Translate

1 Temmuz 2013 Pazartesi

KEDİM ALİCE HASTA OLDU


Alice, benim küçük, sessiz, tatlı kedim. Bir o kadar da sinsi... Yapacağını gizlice, kurtlar kuşlar uyurken, öylesine sessiz yapar ki kimse ondan kuşkulanmaz bile.
Kendi kedim olmasına ve çok sevmeme karşın, Alice'in bu sinsi hâli içten içe sinirime dokunuyor. İtiraf etmeliyim. Tıpkı iş yerlerindeki, okullarımızdaki, arkadaş çevremizdeki sessiz, yüzümüze gülen ama arkamızı döndüğümüzde olmayacak dolaplar çeviren kişilere benzetiyorum Alice'nin bu hâlini.


Bir kedi olmasına karşın, sevdiği mamayı alana kadar en şirin hallerini takınıp, açamayacağı hiçbir kilidin, fethedemeyeceği hiçbir kalbin olmadığı, masum, kederli bakışlarla size bakıyor. Oysa mamayı yedikten sonra artık umurunda bile değilsinizdir, gözüne kestirdiği köşeye geçer ve mışıl mışıl uyur.
Ta ki yeniden acıkana ve sevimlilik gösterisindeki şirin kız rolüne bir kez daha bürünene kadar...
Aslına bakarsanız iştahsızdır ve tek tip mamasını gün boyunca gidip gelip birer lokma alarak bitirir.



Alice fazla iri bir kedi değildir. İyi huyludur. Sevecendir. Ailemizin gözbebeğidir. Ama sinsidir.
Her an evden kaçmaya hazırdır. Zamanlama ustacadır. Ayakkabılarını giymek için kapıyı açtığında o da gardını almıştır. Alice çok akıllıdır.
Öyleydi böyleydi derken, Alice bizimle birlikte koskoca bir 5 yıl geçirdi ve 6. yıla adımımızı attık. Geçenlerde ona çok sevdiği yaş mamalardan almaya karar verdim. Hani şu folyo kaplı kağıtlarla paketlenmiş olanlardan.

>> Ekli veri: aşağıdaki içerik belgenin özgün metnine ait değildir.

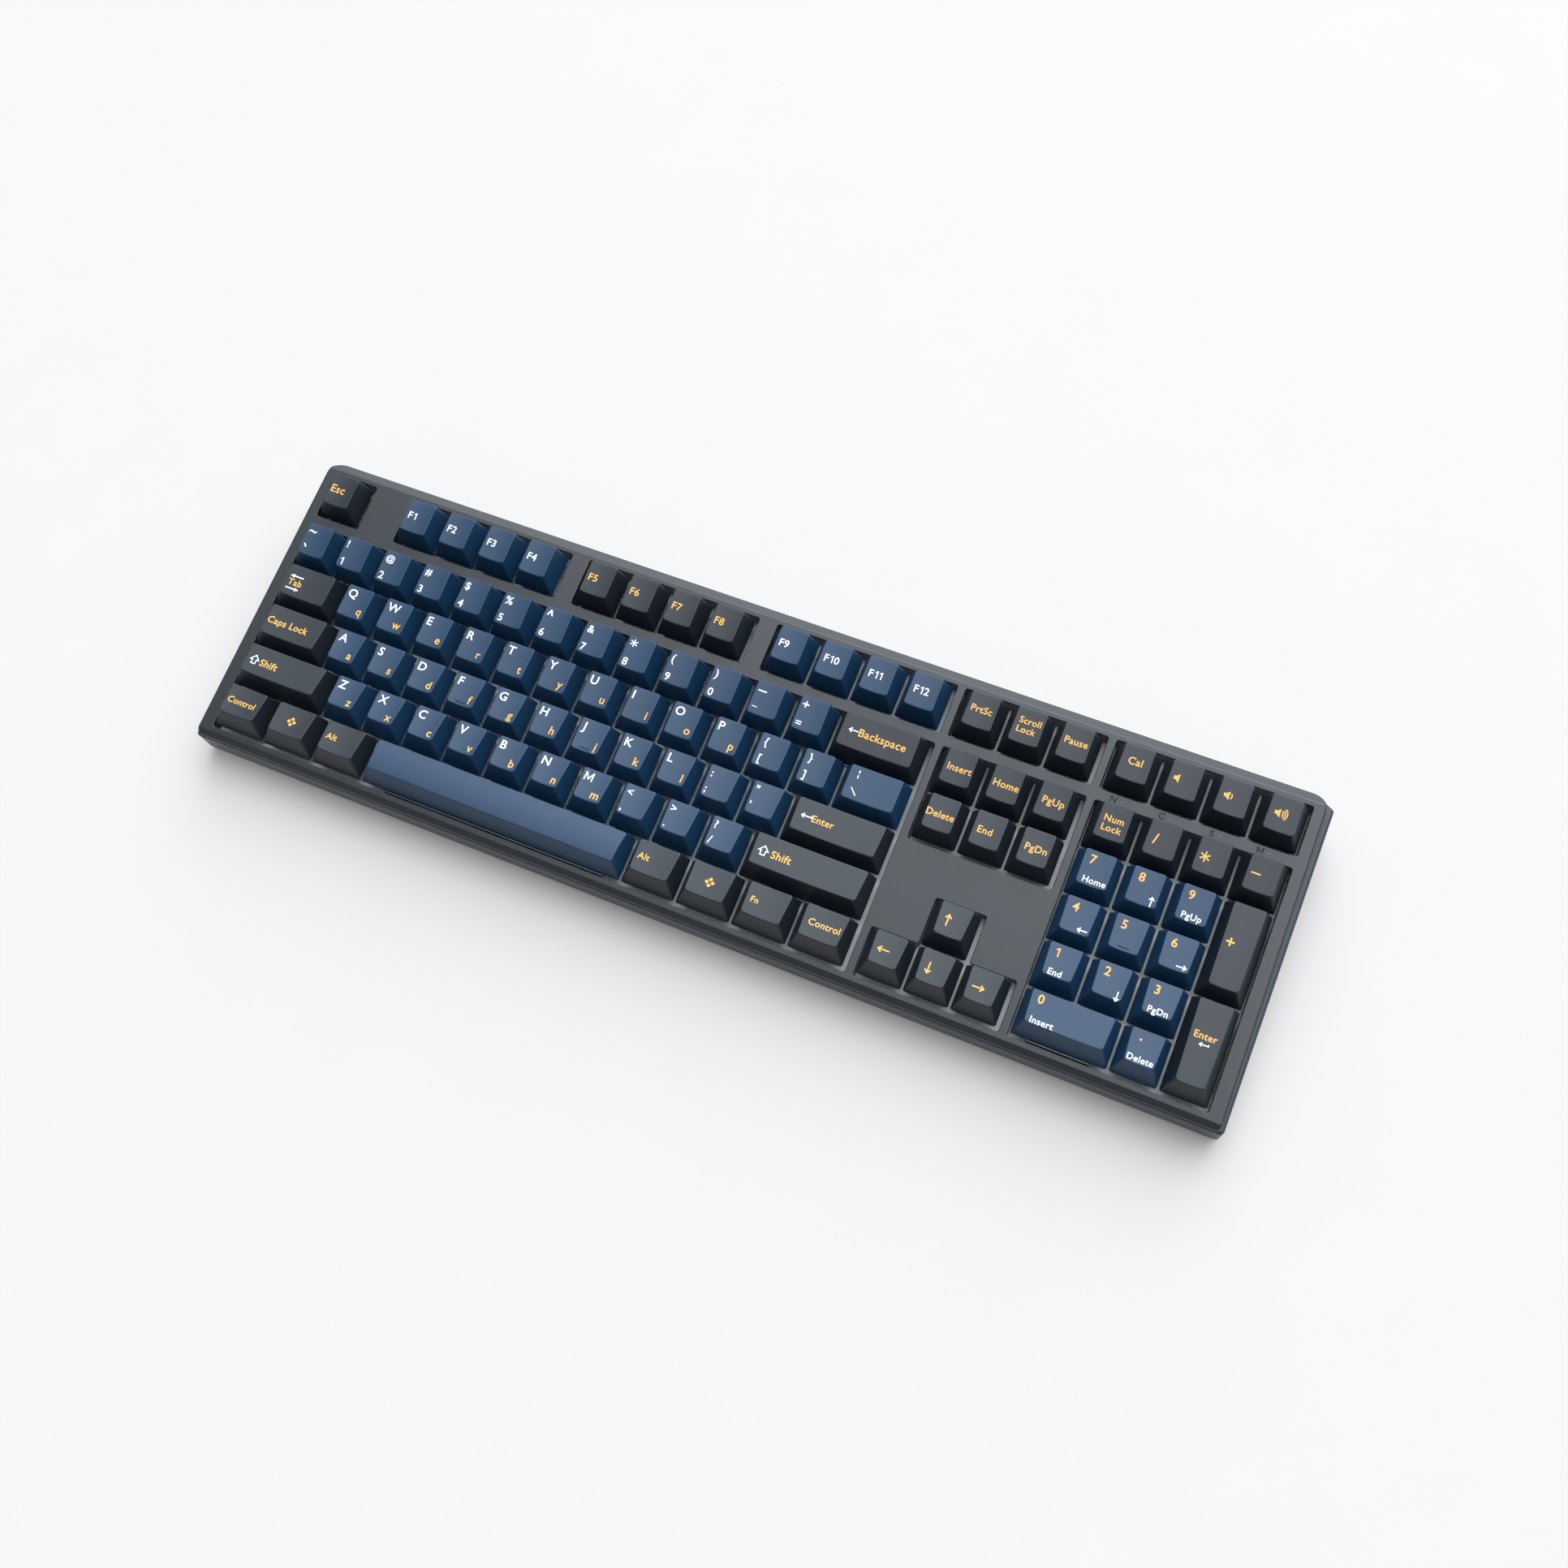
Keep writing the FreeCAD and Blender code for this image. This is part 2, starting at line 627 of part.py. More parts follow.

Aman Yarabbim! Alice'in benim o uyuşuk Alice'imin evin içindeki coşkusu görülmeye değerdi.
Mutluluk sarhoşu oldu. Ve dördüncü gün tuhaf bir zehirlenmeyle hastaneyi boyladı. Benim yüzümden oldu diye büyük bir vicdan azabına kapıldım. Bağırsakları bozuldu, idrar yolları zarar gördü. Çok sancı çekti. Taşıma çantasına koyup da veterinere götürürken acı üstüne acı çekti cancağızım.


Veteriner antibiyotikli iğneler vererek birkaç güne iyileşeceğini söyledi. Ama ikinci gün sabah erkenden Alice'i evde bulamayınca deliye döndüm. Bir köşeye gizlenip öldüğnü düşündüm. Beynimden vurulmuş gibi oldum. O zaman sevimli, güzel, şirin ve sinsi Alice düşündüğümden çok sevdiğii anladım. Bu sırada o da uykusundan uyanmış, yaş mama vermem için yalvararak ayaklarıma sürünüyordu. Sana yaş mama yok Alice! Asla! Kimseye de tavsiye etmiyorum.